Penyusunan struktur dan skala upah dimaksudkan sebagai pedoman penetapan upah sehingga terdapat kepastian upah tiap pekerja/buruh serta untuk mengurangi kesenjangan antara upah terendah dan tertinggi di perusahaan yang bersangkutan. Demikian yang disebut dalam Penjelasan Pasal 92 ayat (1) UU Ketenagakerjan.
Sedangkan Keputusan Menteri yang dimaksud dalam Pasal 92 ayat (3) UU Ketenagakerjaan adalah Keputusan Menteri Tenaga Kerja dan Transmigrasi Nomor Kep-49/Men/IV/2004 tentang Ketentuan Struktur Dan Skala Upah (“Kepmenakertrans No.
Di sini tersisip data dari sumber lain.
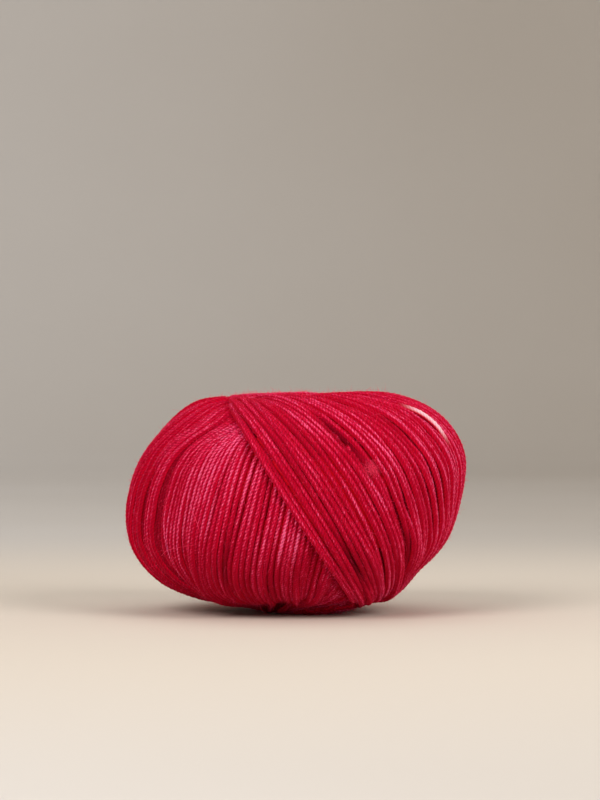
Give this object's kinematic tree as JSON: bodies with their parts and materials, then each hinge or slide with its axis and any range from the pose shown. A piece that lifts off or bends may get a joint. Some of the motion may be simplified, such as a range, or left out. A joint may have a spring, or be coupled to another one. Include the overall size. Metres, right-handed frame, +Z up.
{
  "type": "ball of yarn",
  "caption": "Squashed round ball of machine-wound wool yarn, its turns lying in two crossing lays, with a small flat spot to rest on.",
  "frame": {"origin": "middle of the ball's base, on the surface it rests on", "axes": "+Z up, -Y towards the viewer of the pictured side, +X to the viewer's right; the winding axis leans 10.5 degrees from +Z towards -X"},
  "size_m": [0.1041, 0.1044, 0.0672],
  "materials": {
    "wool": "plied wool yarn in a space-dyed red, matt with a slight sheen"
  },
  "bodies": {
    "root": {"yarn_ball": "wool"}
  },
  "joints": []
}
Kep-49/Men/IV/2004”)]. Dalam struktur dan skala upah tersebut, tergambar jenjang kenaikan upah standar yang mendasarkan/memperhatikan golongan, jabatan, masa kerja, (kualifikasi) pendidikan dan kompetensi kerja masing-masing pekerja/buruh serta mempertimbangkan kondisi perusahaan [lihat Pasal 92 ayat (2) UU Ketenagakerjaan jo Pasal 10 ayat [2] Kepmenakertrans No. Kep-49/Men/IV/2004]. Penjelasan lebih lanjut soal kenaikan gaji dapat Anda simak dalam artikel Kenaikan Gaji. Ini artinya, kenaikan upah didasarkan tidak hanya pada jabatan pekerja, tetapi juga dengan memperhatikan kondisi perusahaan.
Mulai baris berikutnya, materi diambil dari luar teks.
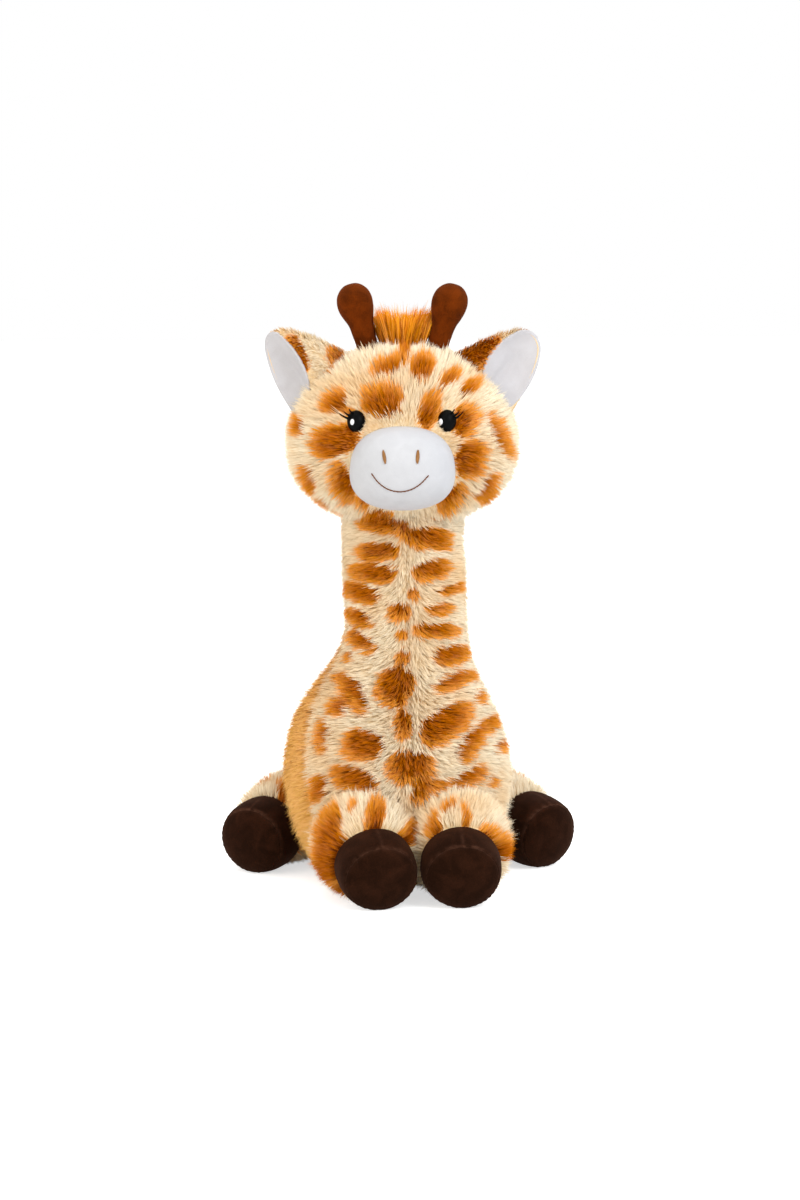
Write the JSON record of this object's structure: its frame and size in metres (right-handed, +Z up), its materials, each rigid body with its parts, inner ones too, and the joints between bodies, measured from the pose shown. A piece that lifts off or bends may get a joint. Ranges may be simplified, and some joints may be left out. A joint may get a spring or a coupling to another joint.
{
  "type": "plush giraffe",
  "caption": "Seated stuffed giraffe with a long upright neck, soft stuffed legs with dark hooves, a white muzzle, cupped ears and knobbed horns; it rests on its seat",
  "frame": {"origin": "middle of the flat seat, on the surface the toy sits on", "axes": "+Z up along the neck, -Y the way the giraffe faces, +X the giraffe's own left"},
  "size_m": [0.2402, 0.2609, 0.401],
  "materials": {
    "spotted_fur": "matte",
    "golden_fur": "matte",
    "long_fur": "matte",
    "hoof_fur": "matte",
    "horn_fur": "matte",
    "white_fur": "matte",
    "lining_fur": "matte",
    "eye_thread": "satin",
    "nose_thread": "matte",
    "smile_thread": "matte",
    "fibre": "matte",
    "bag_cloth": "matte"
  },
  "bodies": {
    "body": {"back_panel": "golden_fur", "base_panel": "golden_fur", "body_stuffing": "fibre", "chest_panel_left": "spotted_fur", "chest_panel_right": "spotted_fur", "neck_mane": "long_fur", "pellet_bag": "bag_cloth"},
    "head": {"eye_left": "eye_thread", "eye_right": "eye_thread", "head_cover": "spotted_fur", "head_mane": "long_fur", "head_stuffing": "fibre", "horn_left": "horn_fur", "horn_right": "horn_fur", "muzzle_cover": "white_fur", "muzzle_stuffing": "fibre", "nostril_left": "nose_thread", "nostril_right": "nose_thread", "smile_stitch": "smile_thread"},
    "tail": {"tail_cover": "golden_fur", "tail_tuft": "long_fur"},
    "ear_left": {"ear_left_fur": "spotted_fur", "ear_left_lining": "lining_fur"},
    "ear_right": {"ear_right_fur": "spotted_fur", "ear_right_lining": "lining_fur"},
    "front_left_leg": {"front_left_hoof_band": "hoof_fur", "front_left_hoof_sole": "hoof_fur", "front_left_leg_cover": "spotted_fur", "front_left_leg_stuffing": "fibre"},
    "front_right_leg": {"front_right_hoof_band": "hoof_fur", "front_right_hoof_sole": "hoof_fur", "front_right_leg_cover": "spotted_fur", "front_right_leg_stuffing": "fibre"},
    "hind_left_leg": {"hind_left_hoof_band": "hoof_fur", "hind_left_hoof_sole": "hoof_fur", "hind_left_leg_cover": "spotted_fur", "hind_left_leg_stuffing": "fibre"},
    "hind_right_leg": {"hind_right_hoof_band": "hoof_fur", "hind_right_hoof_sole": "hoof_fur", "hind_right_leg_cover": "spotted_fur", "hind_right_leg_stuffing": "fibre"}
  },
  "joints": [
    {"name": "head_nod", "type": "hinge", "parent": "body", "child": "head", "pos_m": [0.0015, 0.002, 0.247], "axis": [0.9925, -0.1219, 0], "range_deg": [-14, 14], "stiffness_Nm_per_rad": 3},
    {"name": "front_left_leg_lift", "type": "hinge", "parent": "body", "child": "front_left_leg", "pos_m": [0.0307, -0.068, 0.03457], "axis": [-1, 0, 0], "range_deg": [-8, 24], "stiffness_Nm_per_rad": 1},
    {"name": "hind_left_leg_lift", "type": "hinge", "parent": "body", "child": "hind_left_leg", "pos_m": [0.071, 0.048, 0.03024], "axis": [-0.829, -0.5592, 0], "range_deg": [-8, 24], "stiffness_Nm_per_rad": 1},
    {"name": "front_right_leg_lift", "type": "hinge", "parent": "body", "child": "front_right_leg", "pos_m": [-0.0307, -0.068, 0.03457], "axis": [-1, 0, 0], "range_deg": [-8, 24], "stiffness_Nm_per_rad": 1},
    {"name": "hind_right_leg_lift", "type": "hinge", "parent": "body", "child": "hind_right_leg", "pos_m": [-0.071, 0.048, 0.03024], "axis": [-0.8192, 0.5736, 0], "range_deg": [-8, 24], "stiffness_Nm_per_rad": 1},
    {"name": "ear_left_flap", "type": "hinge", "parent": "head", "child": "ear_left", "pos_m": [0.05313, -0.0124, 0.332], "axis": [0.6641, -0.0815, -0.7431], "range_deg": [-15, 15], "stiffness_Nm_per_rad": 0.1},
    {"name": "ear_right_flap", "type": "hinge", "parent": "head", "child": "ear_right", "pos_m": [-0.05208, 0.00052, 0.332], "axis": [0.6641, -0.0815, 0.7431], "range_deg": [-15, 15], "stiffness_Nm_per_rad": 0.1},
    {"name": "tail_swing", "type": "hinge", "parent": "body", "child": "tail", "pos_m": [0, 0.07, 0.042], "axis": [0, 0, 1], "range_deg": [-30, 30], "stiffness_Nm_per_rad": 0.1}
  ]
}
Bilamana pengusaha memaksa menaikkan jabatan pekerjanya, dalam arti tanpa persetujuan pekerja, maka menurut hemat kami, kemungkinannya hal tersebut dapat diartikan pengusaha telah memerintahkan karyawan untuk melaksanakan pekerjaan di luar yang diperjanjikan, sementara karyawan hanya bersedia bekerja sesuai dengan isi perjanjian kerja sebelumnya (saat ia tidak dipaksa naik jabatan). Ketentuan ini terdapat dalam Pasal 169 ayat (1) huruf e jo. Pasal 93 ayat (2) huruf f jo. Pasal 54 ayat (1) huruf c dan d UU Ketenagakerjaan. Konsekuensinya adalah pekerja berhak untuk meminta PHK (Pasal 169 ayat (1) huruf e UU Ketenagakerjaan). Hal ini sebagaimana dijelaskan dalam artikel Bolehkah Pengusaha Merotasi Karyawan Secara Sepihak?
Dalam artikel tersebut juga disebutkan konsekuensi lainnya, yaitu bila pekerja menolak, bisa menjadi perselisihan hak bilamana karyawan tetap bertahan pada pendiriannya bekerja di jabatan yang lama. Soal langkah hukum, pekerja dapat menempuh upaya bipatrit, yaitu membicarakan secara musyawarah terlebih dahulu mengenai masalah ini antara pengusaha dan pekerja (Pasal 3 ayat (1) Undang-Undang Nomor 2 Tahun 2004 tentang Penyelesaian Perselisihan Hubungan Industrial- “UU PPHI”).
Perundingan ini harus dilaksanakan paling lambat 30 hari berdasarkanPasal 3 ayat (2) UU PPHI. Apabila perundingan bipartit ini gagal atau pengusaha menolak berunding, maka penyelesaian kemudian ditempuh melalui jalur tripartit yaitu mencatatkan perselisihannya kepada instansi yang bertanggung jawab di bidang ketenagakerjaan setempat dengan melampirkan bukti bahwa upaya-upaya penyelesaian melalui perundingan bipartit telah dilakukan [Pasal 4 ayat (1) UU PPHI].
Nantinya, pekerja dan pengusaha ditawarkan upaya penyelesaian perselisihan. Untuk perselisihan hak, upaya penyelesaian perselisihan yang dapat dipilih salah satunya adalah Mediasi Hubungan Industrial.
Mediasi Hubungan Industrial adalah penyelesaian perselisihan hak, perselisihan kepentingan, perselisihan PHK, dan perselisihan antar serikatpekerja/serikat buruh hanya dalam satu perusahaan melalui musyawarah yang ditengahi oleh seorang atau lebih mediator yang netral [Pasal 1 angka 11 UU PPHI].
Dalam hal penyelesaian melalui mediasi tidak mencapai kesepakatan, maka salah satu pihak dapat mengajukan gugatan kepada Pengadilan Hubungan Industrial (Pasal 5 UU PPHI).
Demikian jawaban dari kami, semoga bermanfaat.
Dasar hukum:
4. Keputusan Menteri Tenaga Kerja dan Transmigrasi Nomor Kep-49/Men/IV/2004 tentang Ketentuan Struktur Dan Skala Upah.